A lot of the cross-stitch 5.25" by 5.25" pictures I have made were finished in small 6 1/2" by 6 1/2" shadowbox frames with 5" by 5" openings that I had gotten at Michaels when they went on sale one year.  I used up all the shadowbox frames I had gotten previously and have been looking for them ever since and hadn't been able to find that size again.

I did, however, find some 7" x 7" by 1 1/2" shadow  box frames with a 5 1/2" x 5 1/2" opening at Michaels last year and bought a few white ones and black ones when they were on sale.  I was hoping to use one of the white ones with this project.

The directions did not include any instruction for finishing the back.  I decided to finish mine with thin adhesive press-board paper.  I used an 8" by 10" Pres-On sheet that I cut 6" by 6"with kitchen scissors to fit my picture.  The shadow box came with a padded velvet sheet glued to the rigid back of the shadow box frame which was about 1/4" thick.  My cross-stitch picture glued to the thin adhesive press-board paper was about 1/8" thick so I knew this would be a good fit once I removed the black velvet padding fabric that had been glued to the rigid back of the shadowbox.

After adhering my cross-stitch picture to the 6" by 6" thin adhesive press-board paper I inserted it into the back of the frame and then inserted the 6" by 6" rigid back that came with the frame over it. The shadow box frame came with 8 metal clips to hold the rigid back inside the frame which I secured.  The press-board fit perfectly and was the right depth for the shadow box frame.

The pattern called for a green colored wooden frame and for the border of the perforated paper to be left untouched like the picture shown below:


I don't like seeing the perforated sections of the paper within the picture and for the border as I think it makes the cross-stitch picture look unfinished and opted instead to finish the inside of the picture and border with ecru colored DMC embroidery floss sewn as a half cross-stitch using 2 strands of the floss.

I also decided to add a border line around the picture for emphasis using 2 strands of the green floss sewn in a back stitch.


The pattern called for some outlining.  Given I was putting this in a shadowbox I thought certain sections of the picture would benefit from some additional outlining so I decided to add more definition as follows:

1)  The pattern did not call for certain sides of some of the windows to be outlined.  I opted to outline all sides of all the windows (inside and outside) instead using two strands of the green floss.
2)  The pattern did not call for any outlining around the house or Victorian dormer.   I opted to back-stitch outline around all sides of the house and Victorian dormer using two strands of the dark green floss.
3)  The pattern did not call for any outlining on the book seller sign.  I opted to use two strands of the green floss and back-stitch outline along all of the inside and outside of the sign.
4)  The pattern did not call for any outlining on book seller sign.  I opted to use two strands of the brown floss and back-stitch outlined along all sides of the tree and branches.
5)  The pattern did not call for any of the roof's to be outlined.  I opted to outline all the roof's instead using two strands of the green floss.
6)  The pattern did not call for any outlining definition around the bark trees and branches.  I thought they needed more emphasis so I opted to use two strands of the brown floss and back-stitch outlined the sides of all the bark trees and branches.
7)  The pattern did not call for any outlining definition around the evergreen tree.  I thought the evergreen tree needed more emphasis so I opted to use two strands of the green floss and back-stitch outlined several sections of the evergreen tree branches.
8)  The pattern did not call for any outlining definition around decorative tree containers.  I opted to use two strands of the blue floss and back-stitch outlined around the containers.
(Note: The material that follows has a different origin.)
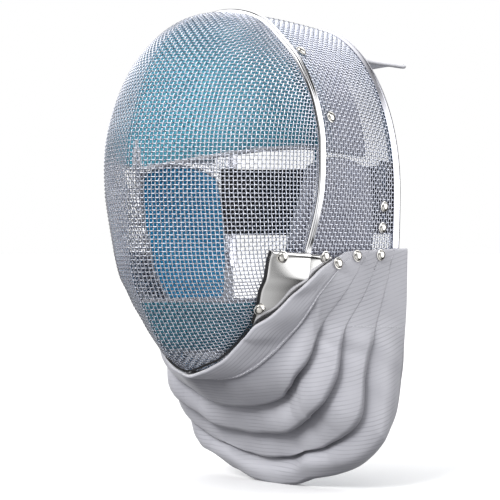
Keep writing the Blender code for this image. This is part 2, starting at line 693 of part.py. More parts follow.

While the end results of this design were wonderful some things in the kit and in the instructions could be improved upon so I'd like to offer the following constructive suggestions:

The cross-stitch chart was in black and white as was the floss color code and symbol key. Both were easy to read and very clear. While I had no problem with the chart and keys I did have a problem with the way the DMC floss was presented. All of the floss was tied together in one big knot so you had to separate the floss pieces yourself, sort them, and try to interpret which color belonged to which floss # and symbol key on the color chart.

If you only have a few colors to deal with this isn't a problem. However, if you have several different colors to choose from that are close in color then interpreting the chart can be tricky. You may assign the wrong color to the wrong symbol if the colors are too closely aligned. The key code chart should have contained the number of strands that were included in the kit so I would know how many strands I had for the different floss colors.

As I have done with other cross-stitch kits I've completed I had to design my own thread color sorter and symbol key. I took a piece of thin cardboard and cut a 1" x 9" long rectangular piece out to use as a thread sorter. I then punched holes in my cardboard strip in which to tie each of the different colors. Just above the hole I wrote the DMC floss # and just below the hole I added the respective cross-stitch symbol. I then inserted the floss threads that went with that # and symbol through the hole and tied them in a loose knot. This kit could be much improved if a thread sorter with respective #'s and symbols was provided.

The beads were contained within three small ziploc bags which was fine. The chart had footnote symbols to help distinguish which beads were within which bag.

My results with the totally finished background, border and frame is shown below:


Despite the relatively small issues I had encountered with the kit I was happy with the way my "Book Seller" cross-stitch picture turned out.

As always, my comments are meant to be constructive to enable future purchasers to benefit from my experience and to enhance their ability to create a wonderful little cross-stitch design.